#### GIVEN REQUEST
Give the listing below again in full, exactly as written.

#### PROVIDED MATERIAL
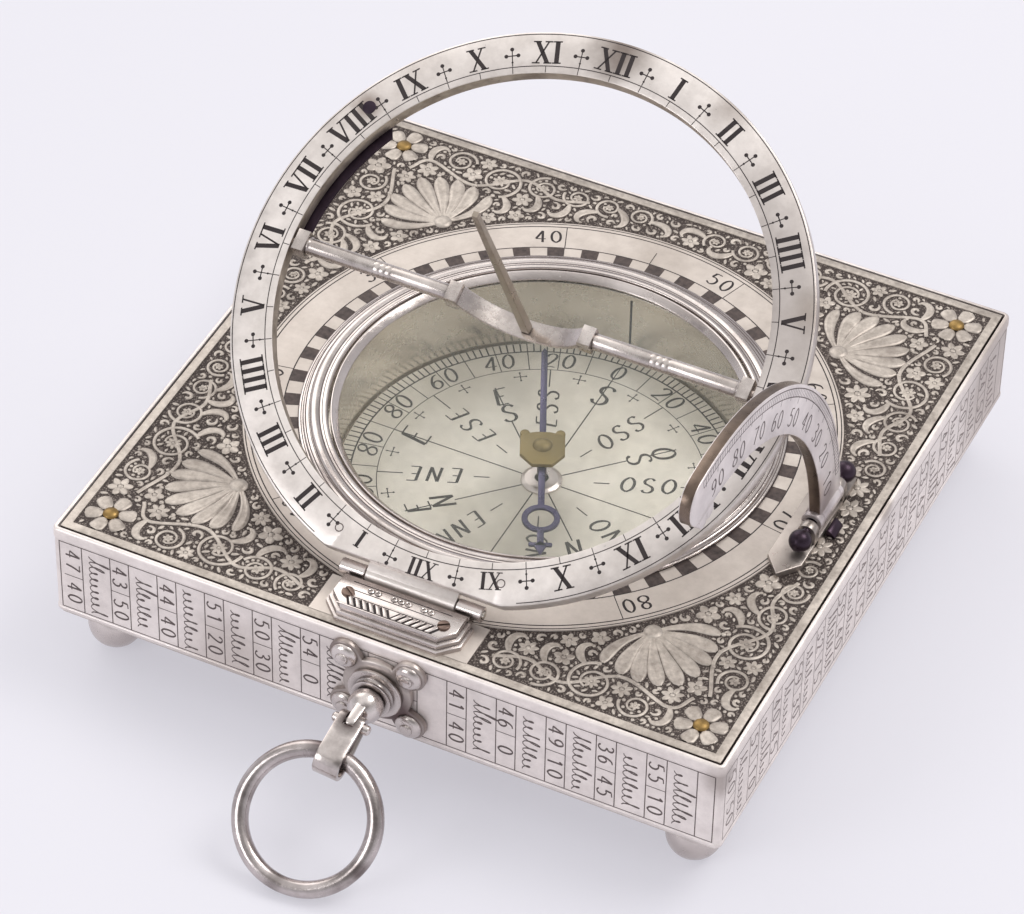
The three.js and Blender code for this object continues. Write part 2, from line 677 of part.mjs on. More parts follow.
// Hinge block on the plate, with the two outer knuckles
function hingeBlock() {
  const { halfWidth, front, rear, cornerCut } = block;
  const levels = [0, ...block.stepHeights, block.height];
  const tiers = block.stepInsets.map((inset, i) => {
    const wide = halfWidth - inset;
    const outline = polygon([[-wide, rear], [-wide, front + cornerCut + inset / 2],
      [-wide + cornerCut - inset / 2, front + inset], [wide - cornerCut + inset / 2, front + inset],
      [wide, front + cornerCut + inset / 2], [wide, rear]]);
    return toSolid(prism(outline, levels[i], levels[i + 1]));
  });
  const start = hinge.knuckleHalf + runningGap;
  const lugs = [-1, 1].flatMap((side) => {
    const ends = [side * start, side * (start + hinge.lugLength)];
    const [x0, x1] = [Math.min(...ends), Math.max(...ends)];
    const webHalf = halfWidth - block.stepInsets[2];
    const webIn = block3(Math.max(x0, -webHalf), Math.min(x1, webHalf), rear - overrun, hinge.y,
      0, hinge.height);
    return [toSolid(webIn), toSolid(rodX(hinge.barrelRadius, x0, x1, facets.small, hinge.y, hinge.height))];
  });
  const reach = start + hinge.lugLength + overrun;
  const pinHole = toSolid(rodX(hinge.pinRadius + runningGap, -reach, reach, facets.tiny,
    hinge.y, hinge.height));
  const screwHoles = [-1, 1].map((side) => toSolid(rodZ(hingeScrew.shankRadius + runningGap, -overrun,
    block.height + overrun, facets.tiny, side * block.screwX, block.screwY)));
  return toGeometry(cut(join(...tiers, ...lugs), pinHole, ...screwHoles));
}

function hingePin() {
  const reach = hinge.knuckleHalf + runningGap + hinge.lugLength + hinge.pinOverhang;
  return rodX(hinge.pinRadius, -reach, reach, facets.tiny, hinge.y, hinge.height);
}

function blockScrew() {
  const { headRadius, headHeight, crownRadius, shankRadius, depth } = hingeScrew;
  const low = -block.height - depth;
  return turned([[0, low], [shankRadius, low], [shankRadius, 0], [headRadius, 0],
    [headRadius, headHeight / 2], [crownRadius, headHeight], [0, headHeight]], facets.tiny);
}

// Latitude quadrant, in the frame of its own hinge pin: outline drawn in Y and Z
function latitudeQuadrant() {
  const centre = [hinge.y, hinge.height - knuckle.z];
  const { outerRadius, innerRadius, startAngle, endAngle, thickness } = quadrant;
  const endRadius = (outerRadius - innerRadius) / 2;
  const mid = (outerRadius + innerRadius) / 2;
  const endCentre = [centre[0] + mid * Math.cos(endAngle), centre[1] + mid * Math.sin(endAngle)];
  const outline = polygon([
    ...arcPoints(centre, outerRadius, startAngle, endAngle, steps.arc),
    ...arcPoints(endCentre, endRadius, endAngle, endAngle + Math.PI, steps.roundEnd).slice(1, -1),
    ...arcPoints(centre, innerRadius, endAngle, startAngle, steps.arc),
  ]);
  const right = quadrant.rightFace - knuckle.x;
  const sheet = toSolid(prism(outline, right - thickness, right).applyMatrix4(toSide));
  const tabAt = (share) => {
    const angle = endAngle - (share * quadrant.tabRadius) / innerRadius;
    const pitch = innerRadius - quadrant.tabInset;
    const disc = new THREE.CylinderGeometry(quadrant.tabRadius, quadrant.tabRadius, thickness, facets.small);
    return toSolid(disc.rotateZ(Math.PI / 2).translate(right - thickness / 2,
      centre[0] + pitch * Math.cos(angle), centre[1] + pitch * Math.sin(angle)));
  };
  const barrel = toSolid(rodY(knuckle.radius, knuckle.front, knuckle.back, facets.small));
  const bore = toSolid(rodY(knuckle.pinRadius + runningGap, knuckle.front - overrun, knuckle.back + overrun,
    facets.tiny));
  return toGeometry(cut(join(sheet, ...quadrant.tabPlaceShares.map(tabAt), barrel), bore));
}

function quadrantFoot() {
  const { left, right, front, gablePoint, back, thickness, earWidth, earHalf, earTop } = quadrantBase;
  const plate = toSolid(prism(polygon([[left, front], [(left + right) / 2, gablePoint], [right, front],
    [right, back], [left, back]]), 0, thickness));
  const ears = [[knuckle.front - seatGap - earWidth, knuckle.front - seatGap],
    [knuckle.back + seatGap, knuckle.back + seatGap + earWidth]].map(([y0, y1]) => toSolid(
    block3(knuckle.x - earHalf, knuckle.x + earHalf, y0, y1, 0, knuckle.z + earTop)));
  const bore = toSolid(rodY(knuckle.pinRadius + runningGap, gablePoint, back, facets.tiny,
    knuckle.x, knuckle.z));
  return toGeometry(cut(join(plate, ...ears), bore));
}

function ballEndedPin() {
  const { ballRadius, ballGap } = quadrantPin;
  const outFront = knuckle.front - seatGap - quadrantBase.earWidth - ballGap;
  const outBack = knuckle.back + seatGap + quadrantBase.earWidth + ballGap;
  const rod = toSolid(rodY(knuckle.pinRadius, outFront - ballRadius, outBack + ballRadius, facets.tiny));
  const balls = [outFront - ballRadius, outBack + ballRadius].map((y) => toSolid(
    new THREE.SphereGeometry(ballRadius, facets.small, facets.small / 2).translate(0, y, 0)));
  return toGeometry(join(rod, ...balls)).translate(knuckle.x, 0, knuckle.z);
}

function quadrantSpring() {
  const { width, length, height, front } = catchSpring;
  const low = quadrantBase.right + seatGap;
  const wedge = polygon([[low, 0], [low + width, 0], [low + width / 3, height], [low, height]]);
  const strip = prism(wedge, 0, length);
  return strip.rotateX(Math.PI / 2).translate(0, front + length, 0);
}

// Suspension pieces, in a frame on the front wall: X along the wall, Z up, +Y into the box
function hangerPlate() {
  const { lobePitchX, lobePitchZ, lobeRadius, centreRadius, plateThickness, waist } = hanger;
  const disc = (radius, x, z, segments) => toSolid(rodY(radius, -plateThickness, 0, segments, x, z));
  const lobes = studPlaces.map(([x, z]) => disc(lobeRadius, x, z - hanger.z, facets.small));
  const web = toSolid(block3(-lobePitchX, lobePitchX, -plateThickness, 0, -waist, waist));
  const rail = toSolid(block3(-waist, waist, -plateThickness, 0, -lobePitchZ, lobePitchZ));
  const body = join(disc(centreRadius, 0, 0, facets.medium), web, rail, ...lobes);
  const holes = studPlaces.map(([x, z]) => toSolid(rodY(stud.shankRadius + seatGap, -plateThickness - overrun,
    overrun, facets.tiny, x, z - hanger.z)));
  const centre = toSolid(rodY(knob.shankRadius + seatGap, -plateThickness - overrun, overrun, facets.small));
  return toGeometry(cut(body, ...holes, centre));
}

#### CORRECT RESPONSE
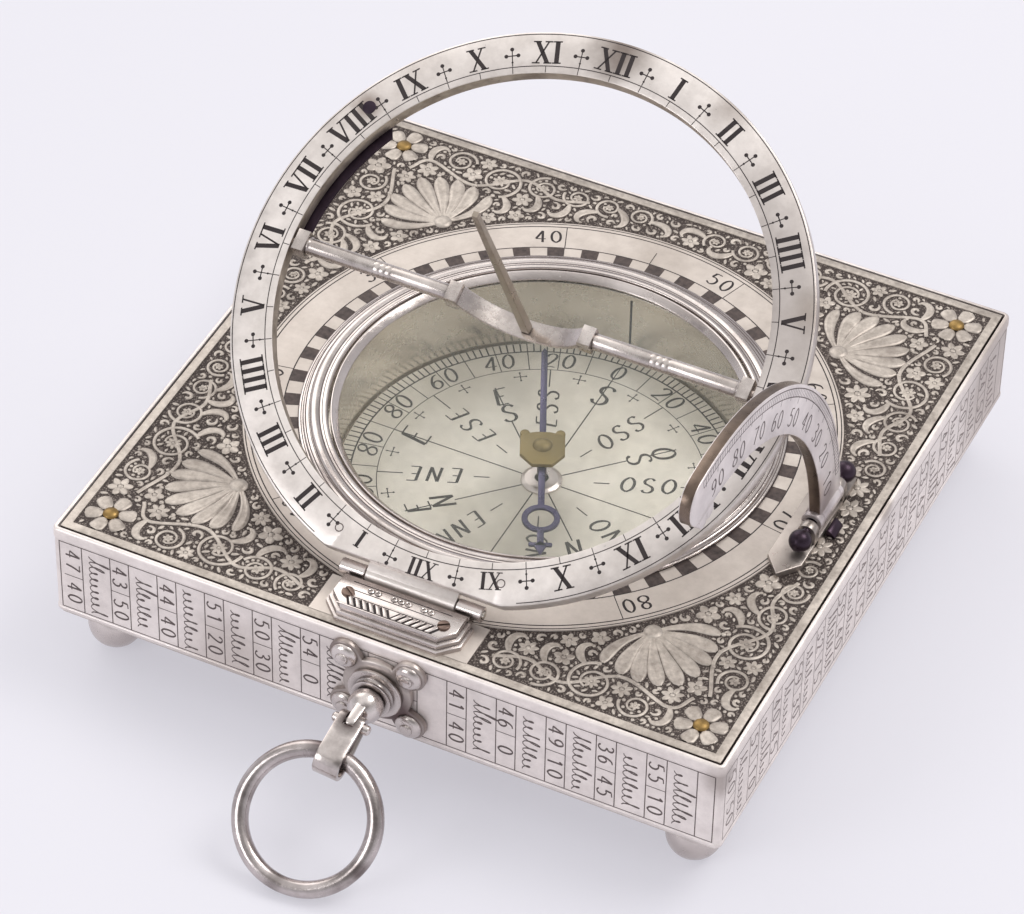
The three.js and Blender code for this object continues. Write part 2, from line 677 of part.mjs on. More parts follow.
// Hinge block on the plate, with the two outer knuckles
function hingeBlock() {
  const { halfWidth, front, rear, cornerCut } = block;
  const levels = [0, ...block.stepHeights, block.height];
  const tiers = block.stepInsets.map((inset, i) => {
    const wide = halfWidth - inset;
    const outline = polygon([[-wide, rear], [-wide, front + cornerCut + inset / 2],
      [-wide + cornerCut - inset / 2, front + inset], [wide - cornerCut + inset / 2, front + inset],
      [wide, front + cornerCut + inset / 2], [wide, rear]]);
    return toSolid(prism(outline, levels[i], levels[i + 1]));
  });
  const start = hinge.knuckleHalf + runningGap;
  const lugs = [-1, 1].flatMap((side) => {
    const ends = [side * start, side * (start + hinge.lugLength)];
    const [x0, x1] = [Math.min(...ends), Math.max(...ends)];
    const webHalf = halfWidth - block.stepInsets[2];
    const webIn = block3(Math.max(x0, -webHalf), Math.min(x1, webHalf), rear - overrun, hinge.y,
      0, hinge.height);
    return [toSolid(webIn), toSolid(rodX(hinge.barrelRadius, x0, x1, facets.small, hinge.y, hinge.height))];
  });
  const reach = start + hinge.lugLength + overrun;
  const pinHole = toSolid(rodX(hinge.pinRadius + runningGap, -reach, reach, facets.tiny,
    hinge.y, hinge.height));
  const screwHoles = [-1, 1].map((side) => toSolid(rodZ(hingeScrew.shankRadius + runningGap, -overrun,
    block.height + overrun, facets.tiny, side * block.screwX, block.screwY)));
  return toGeometry(cut(join(...tiers, ...lugs), pinHole, ...screwHoles));
}

function hingePin() {
  const reach = hinge.knuckleHalf + runningGap + hinge.lugLength + hinge.pinOverhang;
  return rodX(hinge.pinRadius, -reach, reach, facets.tiny, hinge.y, hinge.height);
}

function blockScrew() {
  const { headRadius, headHeight, crownRadius, shankRadius, depth } = hingeScrew;
  const low = -block.height - depth;
  return turned([[0, low], [shankRadius, low], [shankRadius, 0], [headRadius, 0],
    [headRadius, headHeight / 2], [crownRadius, headHeight], [0, headHeight]], facets.tiny);
}

// Latitude quadrant, in the frame of its own hinge pin: outline drawn in Y and Z
function latitudeQuadrant() {
  const centre = [hinge.y, hinge.height - knuckle.z];
  const { outerRadius, innerRadius, startAngle, endAngle, thickness } = quadrant;
  const endRadius = (outerRadius - innerRadius) / 2;
  const mid = (outerRadius + innerRadius) / 2;
  const endCentre = [centre[0] + mid * Math.cos(endAngle), centre[1] + mid * Math.sin(endAngle)];
  const outline = polygon([
    ...arcPoints(centre, outerRadius, startAngle, endAngle, steps.arc),
    ...arcPoints(endCentre, endRadius, endAngle, endAngle + Math.PI, steps.roundEnd).slice(1, -1),
    ...arcPoints(centre, innerRadius, endAngle, startAngle, steps.arc),
  ]);
  const right = quadrant.rightFace - knuckle.x;
  const sheet = toSolid(prism(outline, right - thickness, right).applyMatrix4(toSide));
  const tabAt = (share) => {
    const angle = endAngle - (share * quadrant.tabRadius) / innerRadius;
    const pitch = innerRadius - quadrant.tabInset;
    const disc = new THREE.CylinderGeometry(quadrant.tabRadius, quadrant.tabRadius, thickness, facets.small);
    return toSolid(disc.rotateZ(Math.PI / 2).translate(right - thickness / 2,
      centre[0] + pitch * Math.cos(angle), centre[1] + pitch * Math.sin(angle)));
  };
  const barrel = toSolid(rodY(knuckle.radius, knuckle.front, knuckle.back, facets.small));
  const bore = toSolid(rodY(knuckle.pinRadius + runningGap, knuckle.front - overrun, knuckle.back + overrun,
    facets.tiny));
  return toGeometry(cut(join(sheet, ...quadrant.tabPlaceShares.map(tabAt), barrel), bore));
}

function quadrantFoot() {
  const { left, right, front, gablePoint, back, thickness, earWidth, earHalf, earTop } = quadrantBase;
  const plate = toSolid(prism(polygon([[left, front], [(left + right) / 2, gablePoint], [right, front],
    [right, back], [left, back]]), 0, thickness));
  const ears = [[knuckle.front - seatGap - earWidth, knuckle.front - seatGap],
    [knuckle.back + seatGap, knuckle.back + seatGap + earWidth]].map(([y0, y1]) => toSolid(
    block3(knuckle.x - earHalf, knuckle.x + earHalf, y0, y1, 0, knuckle.z + earTop)));
  const bore = toSolid(rodY(knuckle.pinRadius + runningGap, gablePoint, back, facets.tiny,
    knuckle.x, knuckle.z));
  return toGeometry(cut(join(plate, ...ears), bore));
}

function ballEndedPin() {
  const { ballRadius, ballGap } = quadrantPin;
  const outFront = knuckle.front - seatGap - quadrantBase.earWidth - ballGap;
  const outBack = knuckle.back + seatGap + quadrantBase.earWidth + ballGap;
  const rod = toSolid(rodY(knuckle.pinRadius, outFront - ballRadius, outBack + ballRadius, facets.tiny));
  const balls = [outFront - ballRadius, outBack + ballRadius].map((y) => toSolid(
    new THREE.SphereGeometry(ballRadius, facets.small, facets.small / 2).translate(0, y, 0)));
  return toGeometry(join(rod, ...balls)).translate(knuckle.x, 0, knuckle.z);
}

function quadrantSpring() {
  const { width, length, height, front } = catchSpring;
  const low = quadrantBase.right + seatGap;
  const wedge = polygon([[low, 0], [low + width, 0], [low + width / 3, height], [low, height]]);
  const strip = prism(wedge, 0, length);
  return strip.rotateX(Math.PI / 2).translate(0, front + length, 0);
}

// Suspension pieces, in a frame on the front wall: X along the wall, Z up, +Y into the box
function hangerPlate() {
  const { lobePitchX, lobePitchZ, lobeRadius, centreRadius, plateThickness, waist } = hanger;
  const disc = (radius, x, z, segments) => toSolid(rodY(radius, -plateThickness, 0, segments, x, z));
  const lobes = studPlaces.map(([x, z]) => disc(lobeRadius, x, z - hanger.z, facets.small));
  const web = toSolid(block3(-lobePitchX, lobePitchX, -plateThickness, 0, -waist, waist));
  const rail = toSolid(block3(-waist, waist, -plateThickness, 0, -lobePitchZ, lobePitchZ));
  const body = join(disc(centreRadius, 0, 0, facets.medium), web, rail, ...lobes);
  const holes = studPlaces.map(([x, z]) => toSolid(rodY(stud.shankRadius + seatGap, -plateThickness - overrun,
    overrun, facets.tiny, x, z - hanger.z)));
  const centre = toSolid(rodY(knob.shankRadius + seatGap, -plateThickness - overrun, overrun, facets.small));
  return toGeometry(cut(body, ...holes, centre));
}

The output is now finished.